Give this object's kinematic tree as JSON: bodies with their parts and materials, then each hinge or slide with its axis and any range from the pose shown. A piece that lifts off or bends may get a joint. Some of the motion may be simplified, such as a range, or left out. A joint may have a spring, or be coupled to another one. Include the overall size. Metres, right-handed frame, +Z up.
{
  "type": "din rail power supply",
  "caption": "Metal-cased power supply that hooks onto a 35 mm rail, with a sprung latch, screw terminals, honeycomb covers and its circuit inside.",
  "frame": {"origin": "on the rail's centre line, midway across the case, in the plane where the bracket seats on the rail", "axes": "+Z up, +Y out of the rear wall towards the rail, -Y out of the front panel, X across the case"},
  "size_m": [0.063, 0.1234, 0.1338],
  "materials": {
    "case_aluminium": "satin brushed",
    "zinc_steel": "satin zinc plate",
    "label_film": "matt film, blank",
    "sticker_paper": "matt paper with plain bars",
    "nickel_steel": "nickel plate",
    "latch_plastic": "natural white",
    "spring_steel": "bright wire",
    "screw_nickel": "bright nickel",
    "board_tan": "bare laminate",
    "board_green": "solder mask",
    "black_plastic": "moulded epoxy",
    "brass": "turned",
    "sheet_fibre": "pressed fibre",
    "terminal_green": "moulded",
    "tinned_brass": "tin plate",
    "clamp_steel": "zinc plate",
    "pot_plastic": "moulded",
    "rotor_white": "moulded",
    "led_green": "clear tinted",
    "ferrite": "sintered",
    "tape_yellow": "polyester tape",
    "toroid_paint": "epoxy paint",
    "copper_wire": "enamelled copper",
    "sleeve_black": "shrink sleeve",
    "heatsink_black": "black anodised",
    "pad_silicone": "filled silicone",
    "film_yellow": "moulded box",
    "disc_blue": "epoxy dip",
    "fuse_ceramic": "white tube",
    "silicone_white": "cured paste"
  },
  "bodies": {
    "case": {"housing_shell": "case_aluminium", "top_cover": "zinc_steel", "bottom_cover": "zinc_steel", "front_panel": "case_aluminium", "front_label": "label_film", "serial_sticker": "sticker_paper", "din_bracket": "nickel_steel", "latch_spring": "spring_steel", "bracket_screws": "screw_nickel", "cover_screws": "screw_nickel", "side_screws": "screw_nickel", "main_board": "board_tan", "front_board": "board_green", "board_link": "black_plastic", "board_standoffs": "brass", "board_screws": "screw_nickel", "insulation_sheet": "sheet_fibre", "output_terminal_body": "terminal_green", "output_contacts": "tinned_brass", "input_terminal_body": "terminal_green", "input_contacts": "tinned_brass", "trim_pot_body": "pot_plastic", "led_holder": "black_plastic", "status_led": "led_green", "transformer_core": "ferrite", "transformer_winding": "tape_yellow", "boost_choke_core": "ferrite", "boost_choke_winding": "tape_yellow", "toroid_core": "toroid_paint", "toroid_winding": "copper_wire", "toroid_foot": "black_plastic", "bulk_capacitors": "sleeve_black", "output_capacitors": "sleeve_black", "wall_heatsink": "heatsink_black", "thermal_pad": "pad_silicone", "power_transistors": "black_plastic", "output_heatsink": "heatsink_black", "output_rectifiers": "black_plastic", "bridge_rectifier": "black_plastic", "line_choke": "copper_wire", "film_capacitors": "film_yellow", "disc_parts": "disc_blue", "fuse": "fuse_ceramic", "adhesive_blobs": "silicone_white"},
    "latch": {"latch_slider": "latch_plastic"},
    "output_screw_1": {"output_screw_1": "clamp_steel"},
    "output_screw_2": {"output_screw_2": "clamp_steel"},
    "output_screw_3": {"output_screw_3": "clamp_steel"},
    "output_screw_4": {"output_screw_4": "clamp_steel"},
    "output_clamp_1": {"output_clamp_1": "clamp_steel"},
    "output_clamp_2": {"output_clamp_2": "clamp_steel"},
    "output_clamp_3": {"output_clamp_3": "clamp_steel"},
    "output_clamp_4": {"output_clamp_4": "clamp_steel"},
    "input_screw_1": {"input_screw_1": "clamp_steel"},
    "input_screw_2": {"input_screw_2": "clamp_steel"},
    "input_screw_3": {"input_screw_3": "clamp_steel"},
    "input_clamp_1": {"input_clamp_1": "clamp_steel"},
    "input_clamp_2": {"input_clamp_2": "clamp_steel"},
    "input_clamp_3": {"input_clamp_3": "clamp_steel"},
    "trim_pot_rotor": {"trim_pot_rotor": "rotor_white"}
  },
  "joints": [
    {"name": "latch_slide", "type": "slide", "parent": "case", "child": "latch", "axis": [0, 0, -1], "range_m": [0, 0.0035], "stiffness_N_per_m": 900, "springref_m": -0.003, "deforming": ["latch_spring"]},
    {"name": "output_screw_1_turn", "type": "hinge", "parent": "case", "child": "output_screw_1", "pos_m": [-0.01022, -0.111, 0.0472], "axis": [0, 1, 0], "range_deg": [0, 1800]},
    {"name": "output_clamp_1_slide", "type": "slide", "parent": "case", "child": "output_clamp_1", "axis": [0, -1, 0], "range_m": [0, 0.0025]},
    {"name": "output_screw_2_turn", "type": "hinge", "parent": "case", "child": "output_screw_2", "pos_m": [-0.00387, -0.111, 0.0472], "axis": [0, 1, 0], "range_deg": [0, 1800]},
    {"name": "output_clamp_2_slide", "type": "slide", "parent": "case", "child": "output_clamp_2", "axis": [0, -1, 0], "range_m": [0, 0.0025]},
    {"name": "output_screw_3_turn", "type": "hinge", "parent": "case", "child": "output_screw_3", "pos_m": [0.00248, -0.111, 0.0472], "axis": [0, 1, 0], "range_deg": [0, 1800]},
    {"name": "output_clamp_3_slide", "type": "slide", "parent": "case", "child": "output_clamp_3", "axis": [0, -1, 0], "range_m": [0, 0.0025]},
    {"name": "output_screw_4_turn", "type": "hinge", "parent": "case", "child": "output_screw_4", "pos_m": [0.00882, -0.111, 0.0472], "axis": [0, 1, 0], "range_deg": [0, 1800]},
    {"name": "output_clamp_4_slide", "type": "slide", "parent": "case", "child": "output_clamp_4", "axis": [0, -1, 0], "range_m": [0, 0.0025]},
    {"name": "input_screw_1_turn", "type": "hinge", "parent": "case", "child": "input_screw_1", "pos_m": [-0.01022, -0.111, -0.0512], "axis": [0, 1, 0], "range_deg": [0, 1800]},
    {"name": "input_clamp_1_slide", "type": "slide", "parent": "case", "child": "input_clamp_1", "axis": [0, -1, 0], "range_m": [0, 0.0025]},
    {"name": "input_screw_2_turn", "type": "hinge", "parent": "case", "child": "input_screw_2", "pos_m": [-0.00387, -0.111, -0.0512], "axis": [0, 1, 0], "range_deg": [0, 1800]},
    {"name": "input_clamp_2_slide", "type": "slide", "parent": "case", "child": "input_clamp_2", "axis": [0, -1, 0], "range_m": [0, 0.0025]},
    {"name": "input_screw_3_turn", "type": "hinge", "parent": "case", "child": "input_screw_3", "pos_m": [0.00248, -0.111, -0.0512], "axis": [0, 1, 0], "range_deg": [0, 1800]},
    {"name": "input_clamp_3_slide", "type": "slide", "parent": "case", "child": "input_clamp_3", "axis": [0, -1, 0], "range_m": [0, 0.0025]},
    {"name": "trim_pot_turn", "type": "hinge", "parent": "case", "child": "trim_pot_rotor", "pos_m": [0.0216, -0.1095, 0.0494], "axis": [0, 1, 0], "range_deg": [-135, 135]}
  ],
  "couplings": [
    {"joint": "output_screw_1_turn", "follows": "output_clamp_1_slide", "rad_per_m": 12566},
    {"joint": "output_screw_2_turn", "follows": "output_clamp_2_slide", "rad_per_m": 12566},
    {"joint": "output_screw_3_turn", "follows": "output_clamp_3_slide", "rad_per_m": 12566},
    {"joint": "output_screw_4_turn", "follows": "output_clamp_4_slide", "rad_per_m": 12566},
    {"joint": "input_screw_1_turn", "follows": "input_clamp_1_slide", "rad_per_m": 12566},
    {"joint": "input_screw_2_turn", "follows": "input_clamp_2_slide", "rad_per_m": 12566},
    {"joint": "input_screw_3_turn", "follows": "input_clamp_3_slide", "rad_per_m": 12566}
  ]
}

**Problem to work on:** Look through the listing and extract every line with "materials" in it.

**Response to the exercise:**
Give this object's kinematic tree as JSON: bodies with their parts and materials, then each hinge or slide with its axis and any range from the pose shown. A piece that lifts off or bends may get a joint. Some of the motion may be simplified, such as a range, or left out. A joint may have a spring, or be coupled to another one. Include the overall size. Metres, right-handed frame, +Z up.
  "materials": {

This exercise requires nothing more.